◆ Task details: In the records that follow, locate every line with "node" and extract it.
* BEGIN Exercise data *
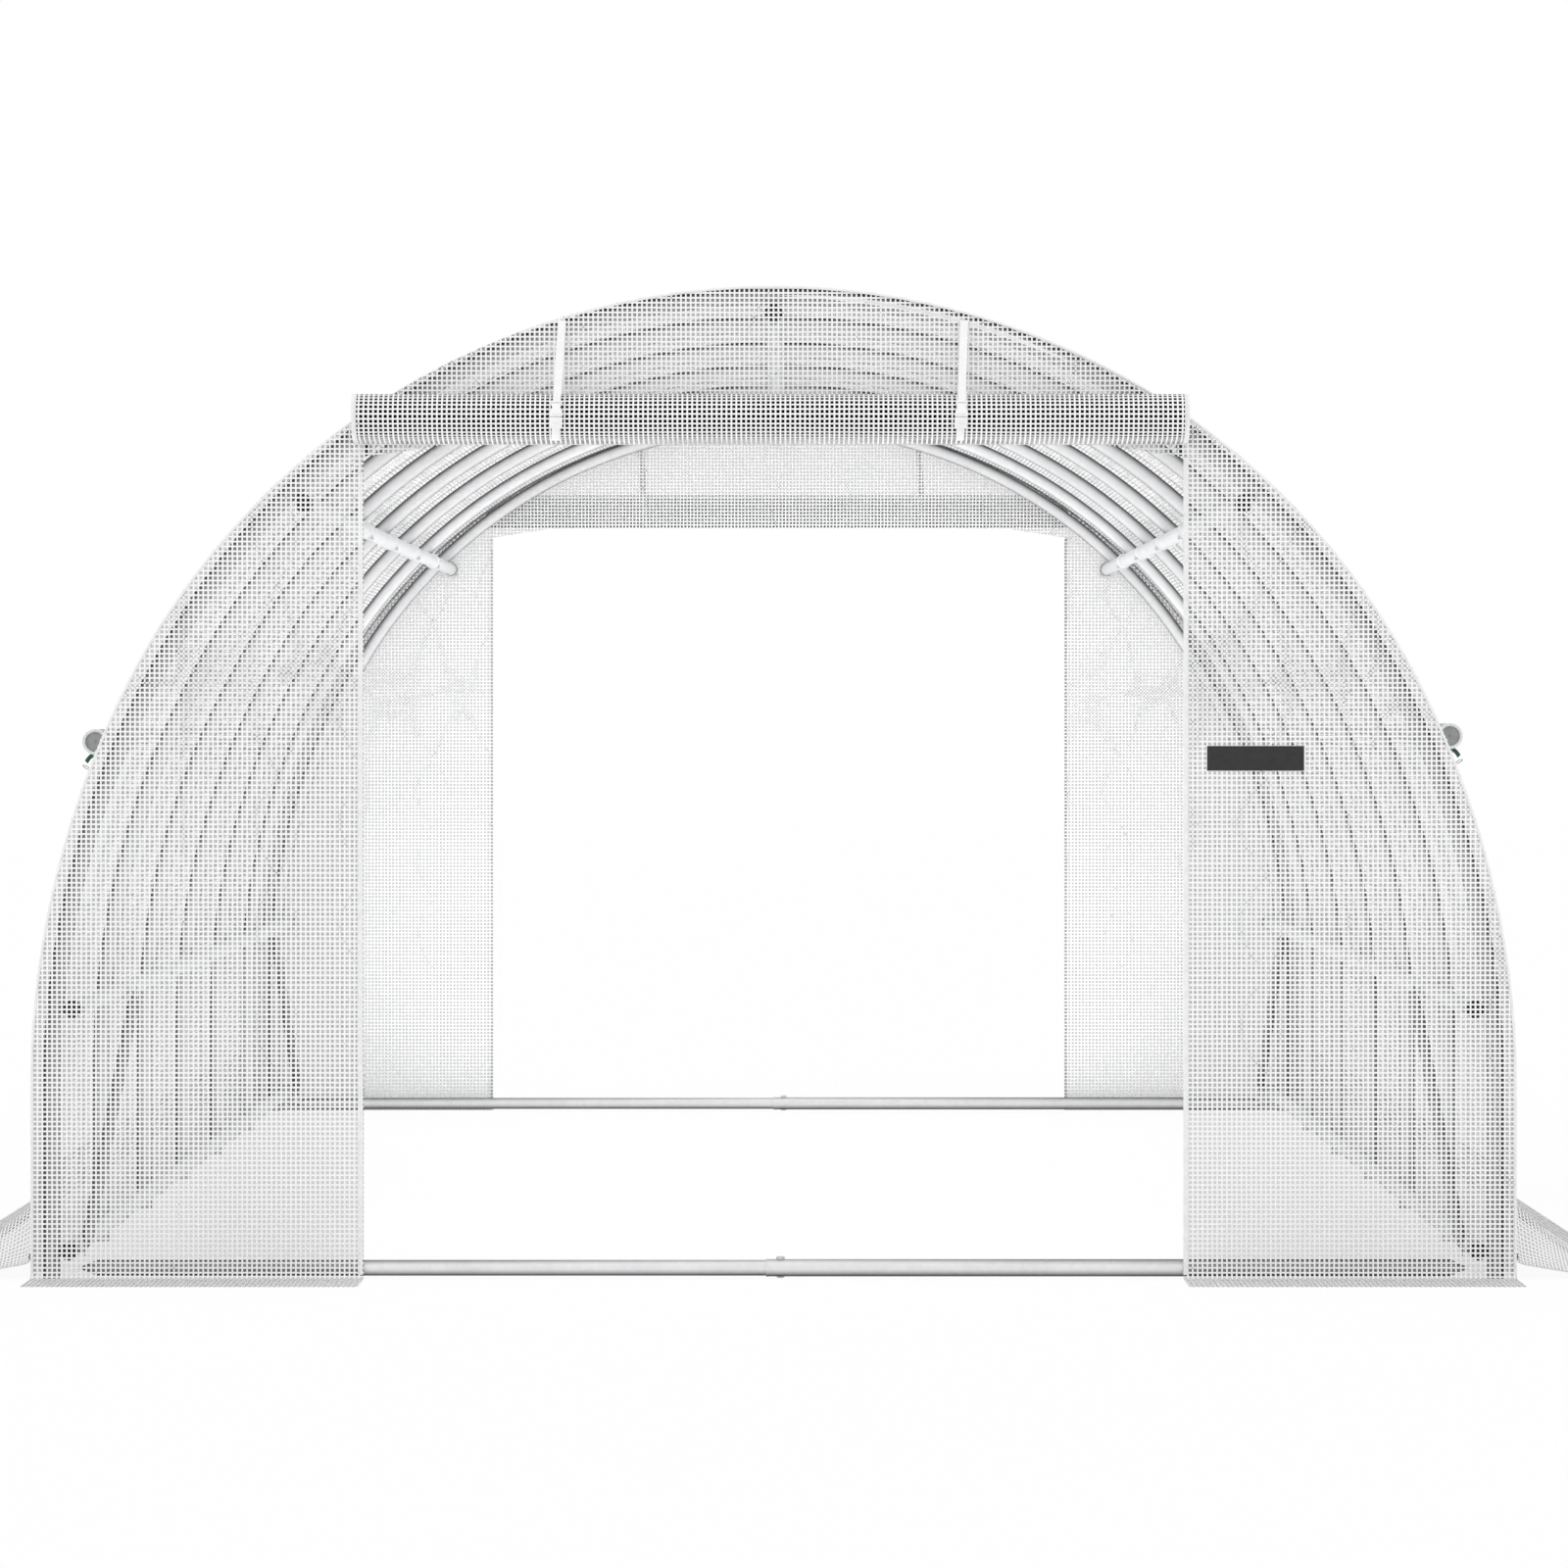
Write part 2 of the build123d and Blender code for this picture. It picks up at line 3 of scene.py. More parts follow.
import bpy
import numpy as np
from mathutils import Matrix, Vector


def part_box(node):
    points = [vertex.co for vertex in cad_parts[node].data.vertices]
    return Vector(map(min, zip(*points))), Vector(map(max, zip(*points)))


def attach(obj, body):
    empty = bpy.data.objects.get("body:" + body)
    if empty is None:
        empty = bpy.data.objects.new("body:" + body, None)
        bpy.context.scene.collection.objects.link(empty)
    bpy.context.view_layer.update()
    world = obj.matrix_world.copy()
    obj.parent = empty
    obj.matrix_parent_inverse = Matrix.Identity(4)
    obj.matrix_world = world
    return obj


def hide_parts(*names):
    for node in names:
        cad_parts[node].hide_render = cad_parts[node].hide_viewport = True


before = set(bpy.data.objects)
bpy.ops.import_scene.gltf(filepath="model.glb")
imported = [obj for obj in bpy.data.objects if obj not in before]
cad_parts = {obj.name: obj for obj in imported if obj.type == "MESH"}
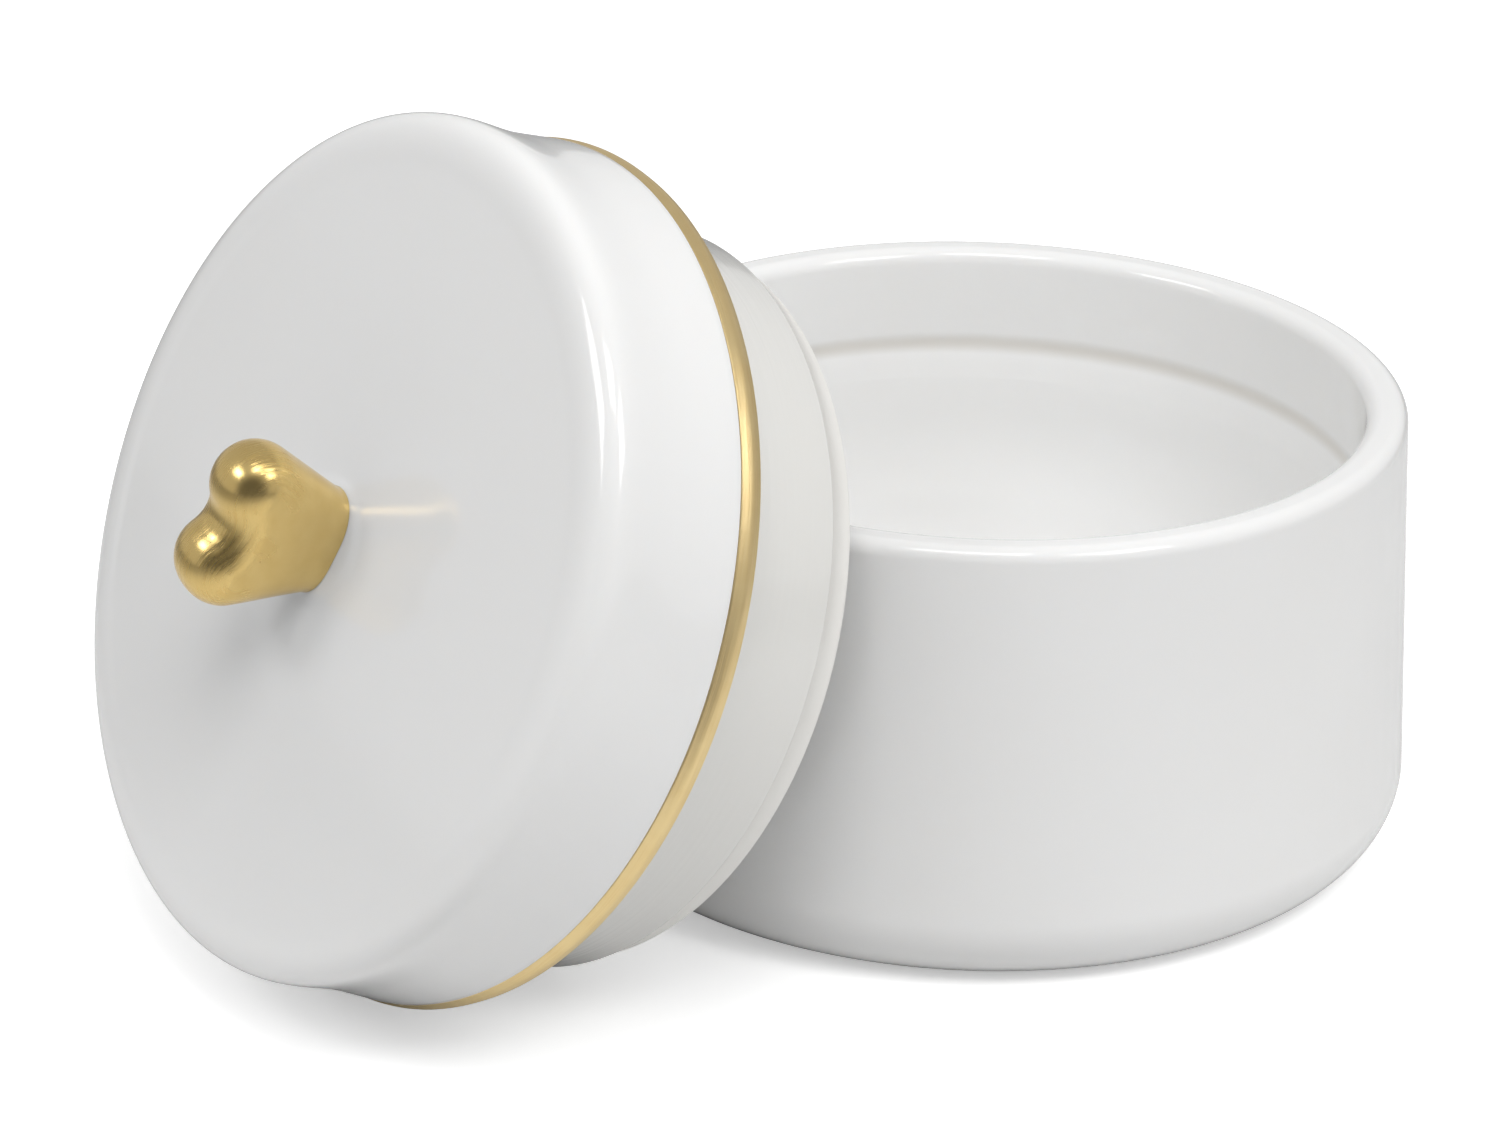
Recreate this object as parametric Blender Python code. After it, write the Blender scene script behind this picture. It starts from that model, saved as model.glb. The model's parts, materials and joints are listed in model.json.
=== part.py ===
* END Exercise data *
◆ Result of the task:
def part_box(node):
    points = [vertex.co for vertex in cad_parts[node].data.vertices]
    for node in names:
        cad_parts[node].hide_render = cad_parts[node].hide_viewport = True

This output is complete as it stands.